Monday, November 21, 2011

Give us your rich; Keep those tired, huddled poor yearning to breathe free away from me


(The following is my latest blog for Huffington Post and my column for this week's Newton County News.)

Leaving politicians in charge of solving the problems that face American education is an endeavor that is doomed to failure since the politicians are the problem.

Evidence of that was seen in Missouri last week when an interim committee met in St. Louis to discuss the problems of students whose school districts have become unaccredited due to low scores on standardized tests.

Sen. Jane Cunningham chaired the committee, which for anyone who knows Missouri politics, is a clear signal that public schools were not going to receive a fair shake.
Sen. Cunningham is the same legislator who during the 2011 session introduced the following bills:

-The Amy Hestir Student Protection Act, which prohibited teachers from communicating with students through Facebook (and according to many would have forced teachers to close their Facebook accounts)

-A law eliminating teacher tenure and replacing it with a merit pay system based on standardized test scores. Each school would have been required to have a four-tier pay system with those whose students made the top grades receiving 60 percent more in salary than the next tier and so on down the line.

-A bill that would have repealed child labor laws. Apparently, in Mrs. Cunningham’s world, children have to be protected from hordes of predator teachers, but not from opportunistic businessmen.

During the interim committee’s hearings, Mrs. Cunningham discussed various methods of punishing public schools that will not accept students whose parents want them to transfer from the “failing” schools. Of course, it does not matter to Mrs. Cunningham that those schools do not have room for hundreds of students.

Her agenda is evident from this passage from Missourinet:

She plans to file a bill that reflects the testimony she heard during the Committee’s hearings. For her, that means seeking legislative approval for private schools to accept students living in districts that have lost accreditation. She says, “…we certainly have excellent ones out there who are willing to take these children and provide them an excellent education, and the other advantage that they noted to us was they’re in the city, or very near the city, so we would not have to spend the money and the time transporting the students out to county districts.”

She also anticipates lawmakers considering the expansion of charter schools, encouraging surrounding school districts to open their own charters in the St. Louis City Limits, expanding online virtual school options for parents who want that to help meet the needs of the number of students who will seek transfer.
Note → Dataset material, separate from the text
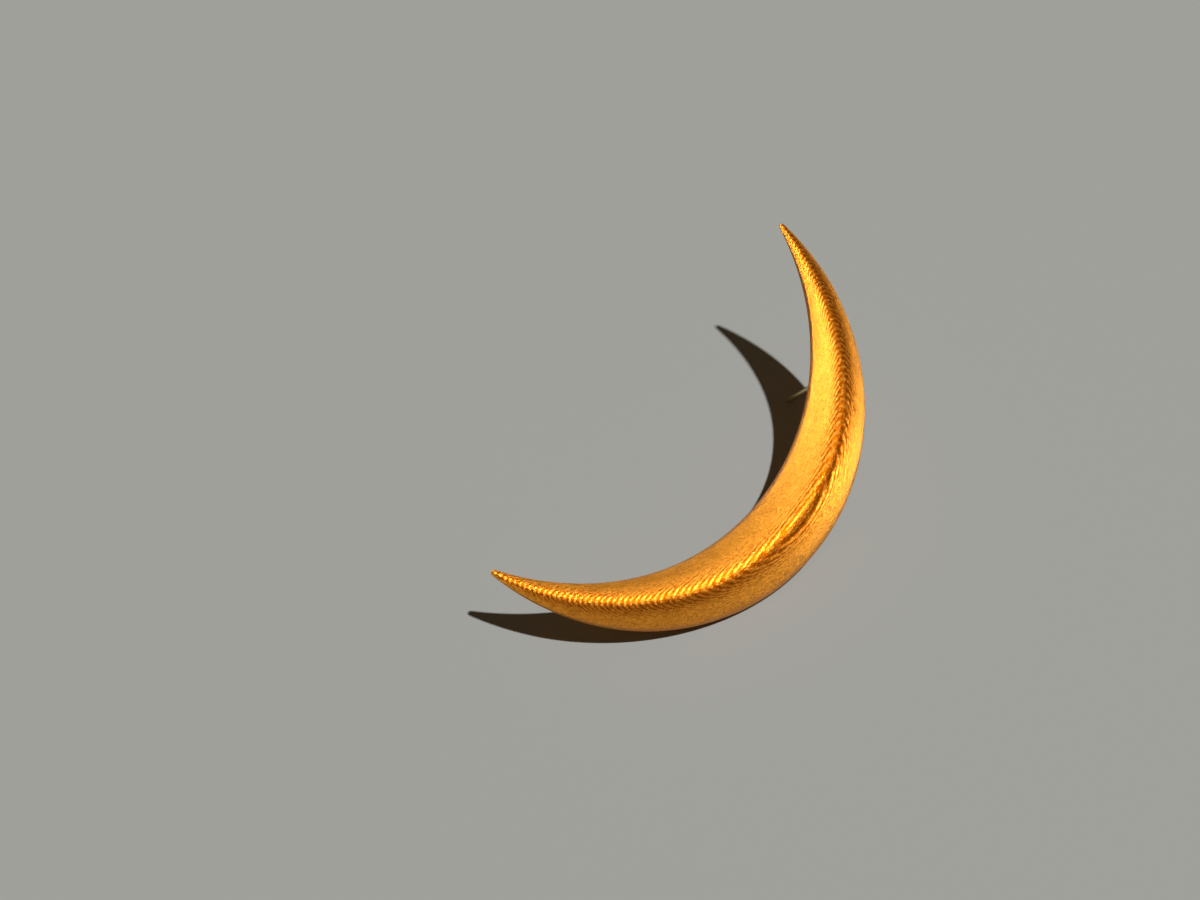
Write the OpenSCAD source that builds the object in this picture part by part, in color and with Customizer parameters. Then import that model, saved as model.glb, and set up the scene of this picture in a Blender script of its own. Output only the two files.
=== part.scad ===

Under Missouri law, the failing schools would have to pay tuition and transportation costs for students to attend private schools or for any of the other alternatives.

During the days Mrs. Cunningham’s committee was in session, not one witness was called to address the real problem that faces students in these schools- poverty.

The failing schools are invariably in the inner cities (in our state, in Kansas City and St. Louis) The students live with poverty, violence, abuse, high crime rates, problems that don’t seem to matter to Mrs. Cunningham and like-minded legislators who find it easier to put the blame on public schoolteachers and administrators.

During her time in the legislature, Mrs. Cunningham has filed dozens of punitive bills aimed at damaging public education. The records don’t show any bills designed to help alleviate the poverty that exists in our inner cities.

And sadly, Missouri is far from being alone when it comes to ignoring the plight of those in the inner city in favor of giving tax cuts and incentives to job creators who never seem to create any jobs.

Under the plans touted by Mrs. Cunningham and other legislators across this nation, the top students from inner city schools will be removed, in favor of private schools, virtual schools, or so-called public charter schools, with the public schools having to foot the bill at the expense of the remaining students.

Then as the scores continue to drop because the top students are gone and nothing has been done about the bleak existence being faced by many of these children, eventually the schools will be dismissed as total failures and shut down completely.

At one time, this country lived up to Emma Lazarus’ famed pledge- “Give us your tired, your poor, your huddled masses yearning to breathe free.”

For Mrs. Cunningham and the others who are introducing similar legislation across this country, the tired and the poor are expendable commodities, waiting to be sacrificed on an altar of educational reform.